Willem Loots said although there isn't likely to be a fundamental shift in the Solvency II framework following the review, one possible change could hurt insurers
An ongoing review of the Solvency II Directive conducted by the European Insurance and Occupational Pensions Authority (EIPOA) is unlikely to result in any “fundamental changes” to the law, according to a director from Fitch Ratings.
Willem Loots told an audience at an industry event run by the ratings agency that the review will result in an “evolution of the technical components” of Solvency II, rather than any type of dramatic change.
The European Commission asked EIOPA to conduct a review of Solvency II in February 2019, and has since been carrying out the process and consulting with the industry to look at the law’s impact since it came into operation.
Speaking at the Fitch Ratings Insurance 2020 Roadshow event in London, Loots said: “We believe the broad review of Solvency II will ultimately result in an evolution of the technical components within the regime — but it’s unlikely to result in any fundamental changes.
He did note, however, that there would be important matters of consideration, the most significant of which will be a probable change in the way Solvency II calculates the impact of long-term interest rates on the value of investment gain and debt repayment — a process known as “extrapolation”.
EIOPA’s recommendations will be released in June 2020, and Fitch expects the European Commission to give insurers until the end of 2023 before changes come into operation.

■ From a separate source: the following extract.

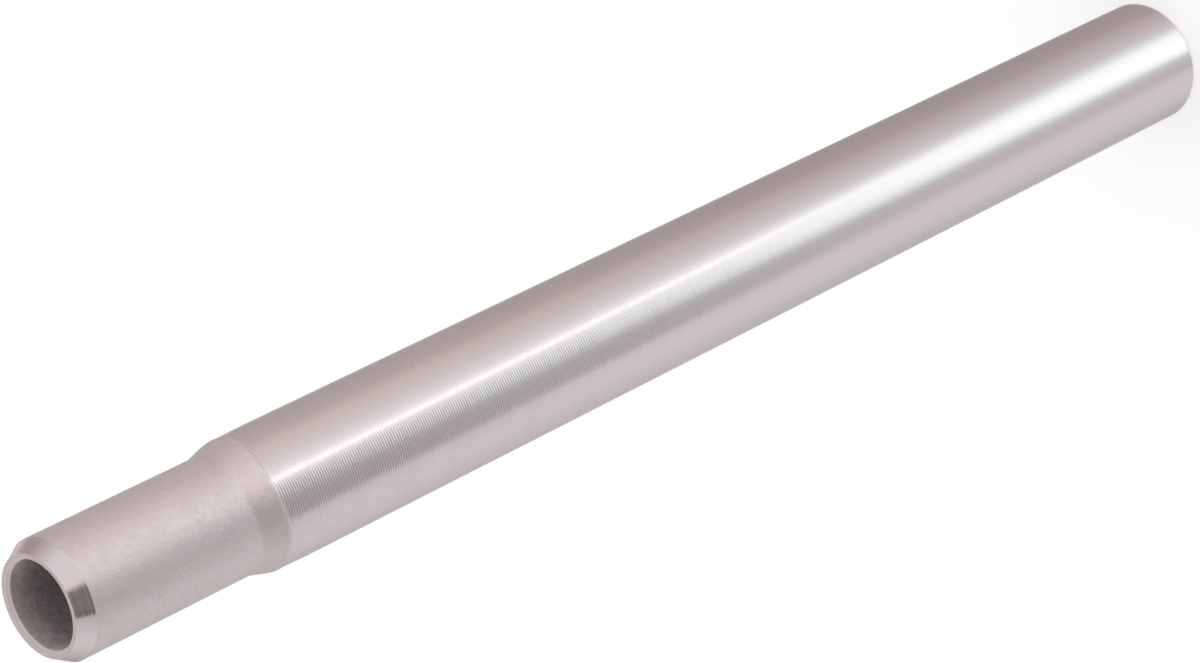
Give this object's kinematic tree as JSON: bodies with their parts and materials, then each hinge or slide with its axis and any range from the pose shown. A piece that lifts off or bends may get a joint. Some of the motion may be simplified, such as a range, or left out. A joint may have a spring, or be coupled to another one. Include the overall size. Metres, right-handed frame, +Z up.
{
  "type": "bicycle seatpost",
  "caption": "Straight aluminium bicycle seatpost: a turned tube swaged down at the top to a matt, chamfered neck for a separate saddle clamp.",
  "frame": {"origin": "centre of the square-cut bottom end face, the end that goes into the bicycle's frame", "axes": "+Z up along the tube's axis, from the frame end to the neck that the saddle's clamp grips; the tube is round, so X and Y are any pair across it"},
  "size_m": [0.025, 0.025, 0.3],
  "materials": {
    "turned_aluminium": "turned and polished tube, matt swaged neck, bare metal"
  },
  "bodies": {
    "root": {"seatpost_tube": "turned_aluminium"}
  },
  "joints": []
}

A significant change to the impact calculation on long-term interest rates
Currently, the Solvency II framework starts with a last liquid point (LLP) — the final future moment in which an insurer can buy or sell assets at their current market value — of 20 years, with a “volatility adjustment” added to the calculation to reduce the impact of short-term market volatility.
Citing EIOPA’s own consultation paper, Loots said: “EIOPA is of the view that insurers Solvency II calculations do not adequately reflect the risk of persistent low interest rates.
“This is due to the extrapolation of euro-denominated interest rates from a duration of 20 years.
From this point on, the framework dictates that insurers must use an ultimate forward rate (UFR) set by EIOPA for each currency to estimate the future value of investments and debts that mature after 20 years.
EIOPA’s concern is that the current LLP and UFR method underestimates the liabilities of insurers with very long-term euro-denominated debt obligations.
“EIOPA is proposing that the last liquid point be reviewed and the outcome could be the lengthening of the last liquid point to 30 years or 50 years,” said Loots
“Any lengthening of the last liquid point will result in a rise in the valuation of long-term liabilities, thereby lowering insurers’ solvency capital and weakening their solvency ratios.”
German and Dutch insurers to be hurt most
Loots added that the change will hurt German and Dutch insurers the most, an opinion that aligns with that of EIOPA.
In its consultation paper, it stated that Germany’s solvency ratio for 2018 would have been reduced from 457% to 347% using a 30-year LLP, coming down to 274% using a 50-year LLP.
For the Netherlands, a 30-year LLP would cut that ratio from 212% to 144%, and a 50-year LLP would reduce it to 92%
For the European market as a whole, the consequences would be lower, with a 30-year
LLP bringing the solvency ratio down from 252% to 223%, dropping to 203% measured with a 50-year LLP.